▶ Objective
All the data should come back exactly as it was given.

▶ Source data
--- START ---
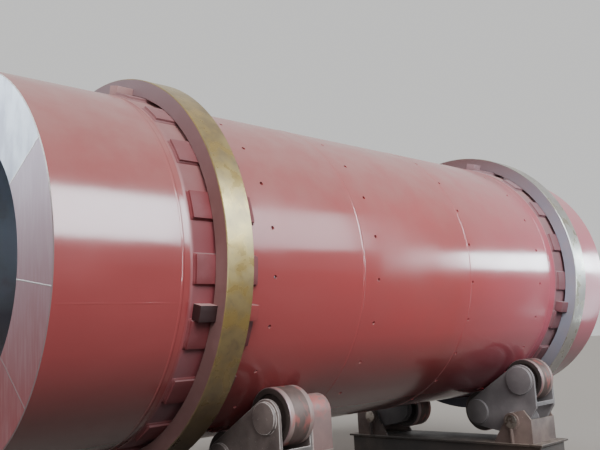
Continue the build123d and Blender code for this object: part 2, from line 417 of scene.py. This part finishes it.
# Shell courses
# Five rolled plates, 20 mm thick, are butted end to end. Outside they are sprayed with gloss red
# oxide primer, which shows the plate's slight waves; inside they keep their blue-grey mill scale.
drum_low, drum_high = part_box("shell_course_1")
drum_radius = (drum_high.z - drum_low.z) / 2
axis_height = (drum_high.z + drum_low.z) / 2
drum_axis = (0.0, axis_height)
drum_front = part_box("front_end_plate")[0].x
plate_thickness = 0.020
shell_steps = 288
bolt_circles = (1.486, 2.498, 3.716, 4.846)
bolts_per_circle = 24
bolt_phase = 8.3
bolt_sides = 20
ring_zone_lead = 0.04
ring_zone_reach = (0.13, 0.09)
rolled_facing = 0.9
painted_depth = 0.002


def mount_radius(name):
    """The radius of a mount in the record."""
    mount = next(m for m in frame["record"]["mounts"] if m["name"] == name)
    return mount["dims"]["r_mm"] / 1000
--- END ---
▶ Answer to the exercise
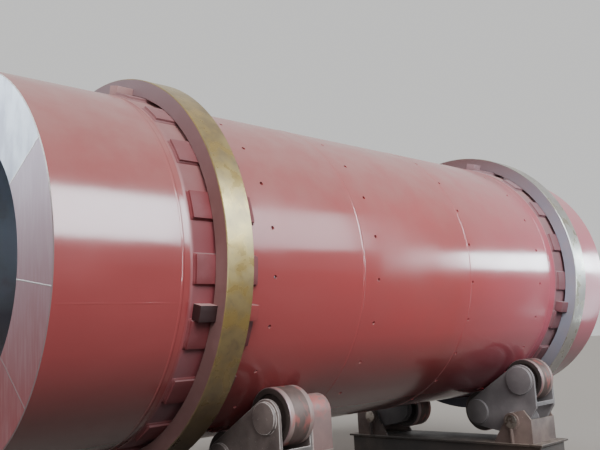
Continue the build123d and Blender code for this object: part 2, from line 417 of scene.py. This part finishes it.
# Shell courses
# Five rolled plates, 20 mm thick, are butted end to end. Outside they are sprayed with gloss red
# oxide primer, which shows the plate's slight waves; inside they keep their blue-grey mill scale.
drum_low, drum_high = part_box("shell_course_1")
drum_radius = (drum_high.z - drum_low.z) / 2
axis_height = (drum_high.z + drum_low.z) / 2
drum_axis = (0.0, axis_height)
drum_front = part_box("front_end_plate")[0].x
plate_thickness = 0.020
shell_steps = 288
bolt_circles = (1.486, 2.498, 3.716, 4.846)
bolts_per_circle = 24
bolt_phase = 8.3
bolt_sides = 20
ring_zone_lead = 0.04
ring_zone_reach = (0.13, 0.09)
rolled_facing = 0.9
painted_depth = 0.002


def mount_radius(name):
    """The radius of a mount in the record."""
    mount = next(m for m in frame["record"]["mounts"] if m["name"] == name)
    return mount["dims"]["r_mm"] / 1000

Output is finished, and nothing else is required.